The scientific community is still split on our current solar cycle. They really don't know if the 23rd (recorded) is still tailing out or if the 24th is beginning. Some think we are in a week cycle while others think the 25th cycle, likely to effect us next decade, will be noticeably weaker causing another Dalton Minimum, the cooler time period Casey refers to in the article.

What is important to remember is that the sun cyclically reverses itself, with cycles lasting decades. What Casey's organization/statement is ignoring is that a lot of the damage being done by emissions is not likely to be reversed by nature as easily for thousands of years, assuming emissions are slowed. So as it's coming into a new cycle colder temps could be in order (with only 23 cycles there's not enough data to prove any statistical significance correlating sunspot cycles and temps) but it won't last forever and the problems we face from emissions wont be solved by it.

rainforestspey
06-02-2010, 12:46 PM
interesting. if that materializes it should bode well for productivity of salmon and steelhead in their southern range (california up to mid bc coast)

590Mike
06-02-2010, 07:33 PM
This brings us back to Global cooling and everyone freezing to death. The planet is doomed. We're doomed.....ahhhhahahhahhh
What damage done by emissions is not reversible?

aaron
06-02-2010, 08:10 PM
It is reversible, just takes a long time.


interesting. if that materializes it should bode well for productivity of salmon and steelhead in their southern range (california up to mid bc coast)

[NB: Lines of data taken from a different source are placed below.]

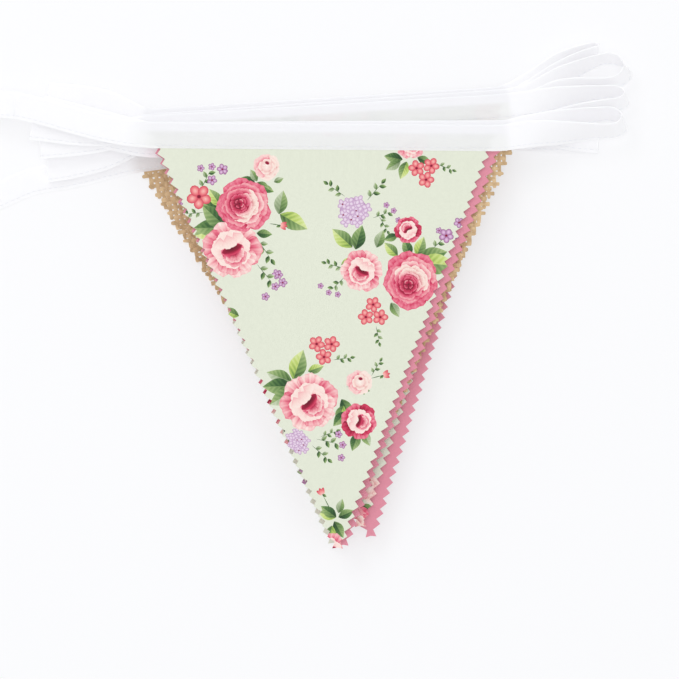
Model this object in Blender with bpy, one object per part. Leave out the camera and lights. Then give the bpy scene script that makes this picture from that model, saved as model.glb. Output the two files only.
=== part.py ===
"""A pennant bunting folded up: twelve pinked cloth flags in one stack, on one white tape.

The bunting lies flat. +Z is up, +Y runs from the flags' tips to the tape, and the origin is under the
middle of the whole thing, on the surface that it lies on. Sizes below are in millimetres.
"""

import math
from collections import namedtuple

import bpy
from mathutils import Vector

MM = 0.001

# The cut of a flag. The drop runs from the tape's edge to the point where the two sides would meet.
# Each side ends in one longer tooth, with a shallow notch between the two.
FLAG_WIDTH = 163.0
COTTON_DROP = 195.0
BURLAP_DROP = 182.0
COTTON_THICK = 1.0
BURLAP_THICK = 1.2
TOOTH_PITCH = 5.1
TOOTH_DEPTH = 2.3
NARROWEST_ROW = 2.6
LAST_TOOTH = 0.7
LAST_NOTCH = 0.6
LAYER_GAP = 0.35

# The tape, folded in half along its length, and the slit between it and a flag's top edge.
TAPE_WIDTH = 12.5
TAPE_THICK = 1.0
SEAM_GAP = 0.3
LEFT_STEPS = 3
STRAIGHT_STEPS = 3
RIGHT_STEPS = 3
TAIL_STEPS = 2
TURN_STEPS = 8
FOLD_STEPS = 4

# The top few flags rise off a flat stack in soft waves, from a line a little below the tape. The
# topmost one also curls up along the lower part of its right side.
RISING_FLAGS = 4
TOP_RISE = 2.4
CALM_SHARE = 0.35
RISE_LINE = 60.0
RISE_LENGTH = 40.0
WAVE_LENGTH_X = 120.0
WAVE_LENGTH_Y = 130.0
WAVE_START_X = 60.0
WAVE_START_Y = -30.0
CURL_HEIGHT = 2.4
CURL_MIDDLE = 150.0
CURL_REACH = 42.0

COLOURS = {
    "floral": (0.77, 0.80, 0.68),
    "pink": (0.72, 0.17, 0.28),
    "burlap": (0.55, 0.38, 0.18),
    "tape": (0.86, 0.86, 0.89),
}

# One row for each flag, from the top of the stack down: the middle of its top edge, how far it is
# turned in degrees, how far its point leans to the right, how wide it was cut, and how many columns
# its sheet has.
Flag = namedtuple("Flag", "cloth x y turn lean width columns")
FLAGS = (
    Flag("floral", 25.9, 70.1, -0.5, 8.9, 159.2, 6),
    Flag("pink", 28.2, 71.3, 0.3, 6.6, 166.0, 6),
    Flag("burlap", 35.2, 70.5, 0.3, 0.0, FLAG_WIDTH, 6),
    Flag("floral", 28.3, 79.4, 3.5, 4.1, FLAG_WIDTH, 6),
    Flag("pink", 31.3, 74.3, 5.3, 0.0, FLAG_WIDTH, 2),
    Flag("burlap", 27.0, 81.0, 4.0, 0.0, FLAG_WIDTH, 2),
    Flag("floral", 32.4, 79.4, 4.6, 0.0, FLAG_WIDTH, 2),
    Flag("pink", 27.0, 83.0, 3.6, 0.0, FLAG_WIDTH, 2),
    Flag("burlap", 29.0, 80.0, 2.4, 0.0, FLAG_WIDTH, 2),
    Flag("floral", 28.0, 71.3, 0.0, 3.0, FLAG_WIDTH, 2),
    Flag("pink", 29.0, 81.0, 2.8, 0.0, FLAG_WIDTH, 2),
    Flag("burlap", 19.2, 71.3, 7.8, 0.0, FLAG_WIDTH, 2),
)

# The flat folds at the left: the two runs that each joins, its outermost point, its heading, and a
# point that both runs pass on their way to their flags.
Fold = namedtuple("Fold", "runs x y heading via_x via_y")
LEFT_FOLDS = (
    Fold((2, 3), -108.0, 90.0, -12.0, -80.0, 83.2),
    Fold((4, 5), -113.3, 81.8, -8.0, -83.0, 78.5),
    Fold((6, 7), -109.4, 72.7, 4.0, -81.0, 75.8),
    Fold((8, 9), -106.1, 97.2, -6.0, -79.0, 93.6),
    Fold((10, 11), -106.6, 61.7, 7.0, -79.0, 67.6),
)

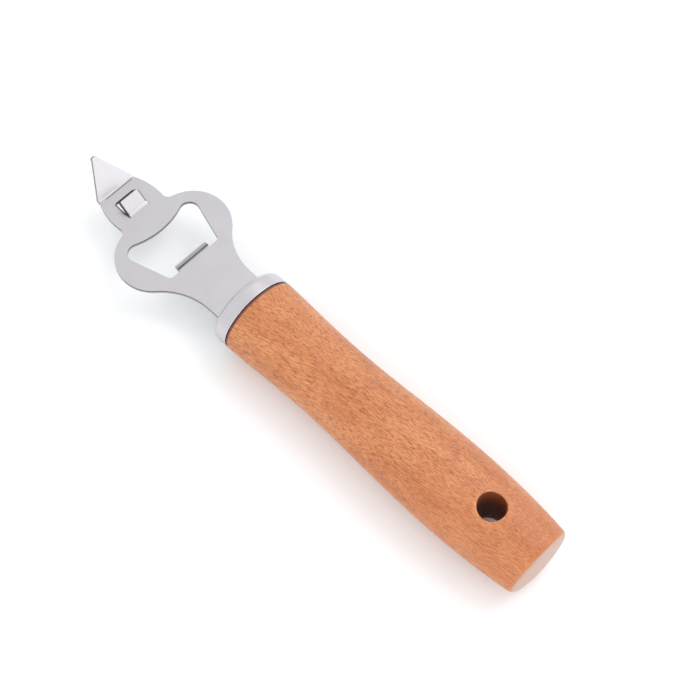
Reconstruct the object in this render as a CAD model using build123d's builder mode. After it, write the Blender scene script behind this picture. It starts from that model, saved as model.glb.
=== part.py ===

The la nina model favors the PNW. It sets up for big years from the southern cascades northward. Not so much for the Sierra and the south but there can be exceptions.

rainforestspey
06-06-2010, 10:37 PM
hmm. my experience is primarily in the Puget Sound and Columbia drainages so yes La Ninas have been very good. Maybe not in terms of snow pack, buut don't cool years e.g. 2000, 2008 normally result in high survival down in this neck of the woods or is that restricted to coastal waters further north? environmental drivers of ocean productivity are so fascinating and complex!

aaron
06-07-2010, 12:26 PM
La nina down here usually results in drier longer summers that often last until Thanksgiving so we dont see much benefit from the cold temps up north. We can still have a big year as long as the jet stream drops low enough but the snowpack usually has less water content. With the pacific trying to get into it's cold cycle (coinciding with a new solar cycle) la ninas should be more common with an el nino popping up every 3-4 years as a result of warm water piling up in the western pacific.